Matthew Desmond concludes Evicted with a damning truth. “This cold denial of basic needs, this endorsement of pointless suffering — by no American value is this situation justified,” he writes. “No moral code or ethical principle … can be summoned to defend what we have allowed our country to become.” Half of Americans are living paycheck to paycheck; for them, homelessness is not a far-removed tragedy but an ever-present threat. If an individual experiencing homelessness joins the waitlist for Section 8 housing in San Diego at the time that I am writing this, she will, on average, wait eight to 10 years before being given a housing voucher.
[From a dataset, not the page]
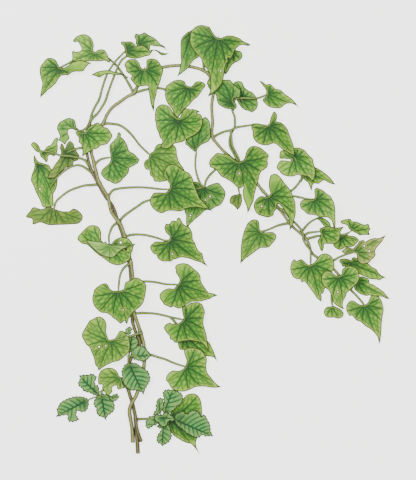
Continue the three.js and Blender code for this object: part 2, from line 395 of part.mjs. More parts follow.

For her and for many of the 80,000 other people currently on the San Diego Section 8 waitlist, that wait would meet its quickest end with Bernie Sanders taking office as the President of the United States in 2021, when he would fully fund the Section 8 program to eliminate waitlists. This time difference is nothing short of a matter of life or death. 

Many of our homeless brothers and sisters will not live to see the election in 2020 if our housing system is not decommodified now. And many more would still be with us today if Sanders’ plan had been implemented years ago, as it should have been. We will never cease to mourn them. When I told Bernie Sanders this during a question-and-answer session in Hooksett, New Hampshire, several weeks ago, I saw clearly in his eyes that I had told him something he already knew. Knowledge is meaningless when it is not used to bring forth necessary change. Housing policy is a litmus test for the Democratic presidential candidates’ ability to translate their knowledge of the affordable housing crisis into a plan for equity and justice. Of these candidates, only Bernie Sanders demonstrates a consistent record and a vision for the future that passes the test.